Can you show us this code?

Sure thing! Here’s a link to the Hex Package (https://www.hex.pm/packages/parallel_stream) but the relevant code is below.

defmodule ParallelStream.Producer do
  alias ParallelStream.Defaults
  alias ParallelStream.Workers
  alias ParallelStream.Executor

  def build!(stream, fun, options) do
    build!(stream, fun, Executor, options)
  end

  def build!(stream, fun, executor, options) do
    worker_work_ratio = options |> Keyword.get(:worker_work_ratio, Defaults.worker_work_ratio)
    worker_count = options |> Keyword.get(:num_workers, Defaults.num_workers)
    chunk_size = worker_count * worker_work_ratio

    stream
    |> Stream.chunk(chunk_size, chunk_size, [])
    |> Stream.transform(
    fn ->
      {
        inqueue,
        workers,
        outqueues
      } = worker_count |> Workers.build!(fun, executor)

      { inqueue, workers, outqueues, 0 }
    end,
    fn items, { inqueue, workers, outqueues, index } ->
      mapped = items |> Stream.with_index |> Enum.map(fn { item, i } -> 
      outqueue = outqueues |> Enum.at(rem(i, worker_count))
      inqueue |> send({ index + i, item, outqueue })

      { outqueue, index + i }
      end)

      { [mapped], { inqueue, workers, outqueues, index + chunk_size } }
    end,
    fn { inqueue, workers, outqueues, _ } ->
      inqueue |> send(:halt)
      outqueues |> Enum.each(fn outqueue -> outqueue |> send(:halt) end)
      workers |> Enum.each(fn worker -> worker |> send(:halt) end)
    end)
  end
end

Ah, I didn’t realize that was a library. I guess what I had in mind was whatever code you have that is using parallel stream, maybe this Rti.ImportRouter ? Are you explicitly using String.IO anywhere?

The only place where I’m calling StringIO is this sample below. If this doesn’t raise any red flags in your mind, I’ll pull the Rti.ImportRouter code.

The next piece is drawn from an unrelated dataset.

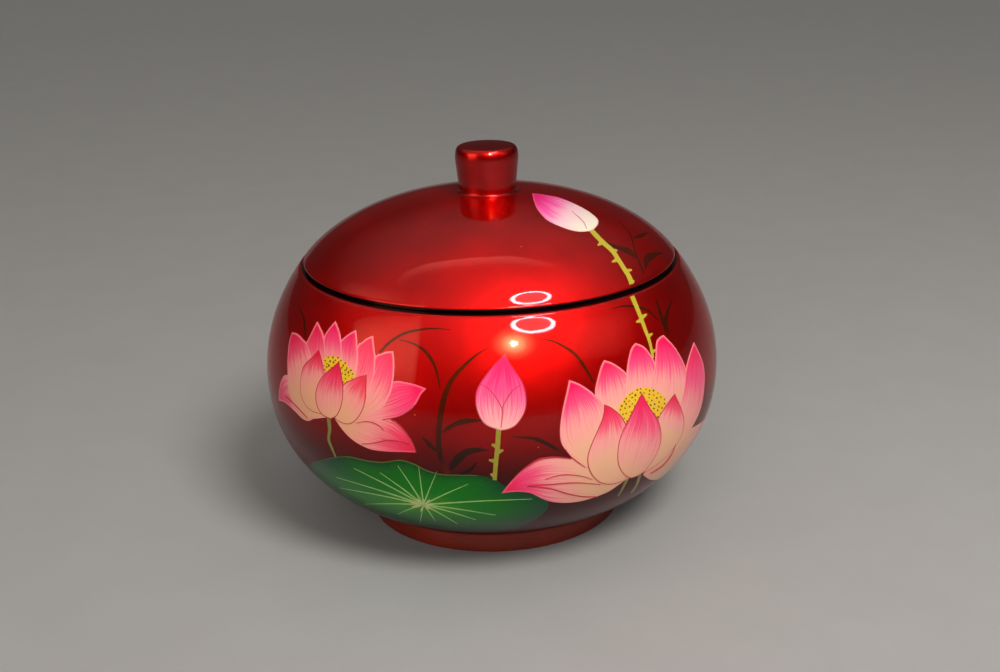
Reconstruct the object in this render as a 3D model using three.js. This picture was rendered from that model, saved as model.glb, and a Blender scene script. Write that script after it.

 def convert_to_maps(csv_string) when is_binary(csv_string) do
    {:ok, stream} = StringIO.open(csv_string)

    stream
    |> IO.binstream(:line)
    |> convert_to_maps()
  end

  def convert_to_maps(csv_data) do
    # Transform from CSV data into maps
    csv_data
    |> CSV.decode(headers: true)
    |> Enum.filter(fn {result, _} -> result == :ok end)
    |> Enum.map(fn {_, d} -> d end)
    |> Enum.map(&normalize_booleans/1)
    |> Enum.map(&normalize_oa_dates/1)
    |> Enum.map(&normalize_oa_times/1)
    |> Enum.to_list()
  end

You need to close the opened StringIO:

https://hexdocs.pm/elixir/StringIO.html#close/1

Thats the first rule of resource consumption… If you open it, you need to close it…

3 Likes

Goodness gracious. What a silly mistake.

Thanks to both of you for your quick help. That was really fast!

1 Like

A while back I contributed a change to the standard library so that you can pass a function to StringIO.open/3 that will be called with the IO object and automagically close it when the function ends.

It would look something like:

{:ok, {rest_of_string, result}} = StringIO.open(csv_string, [], fn io_object ->
    IO.write(io_object, "Some string to put out there")
    StringIO.contents(io_object)
end)

StringIO.open will return a tulple of {:ok, <whatever the function returns>} on success

1 Like

Thanks for contributing it. Its a good fit for what I’m doing.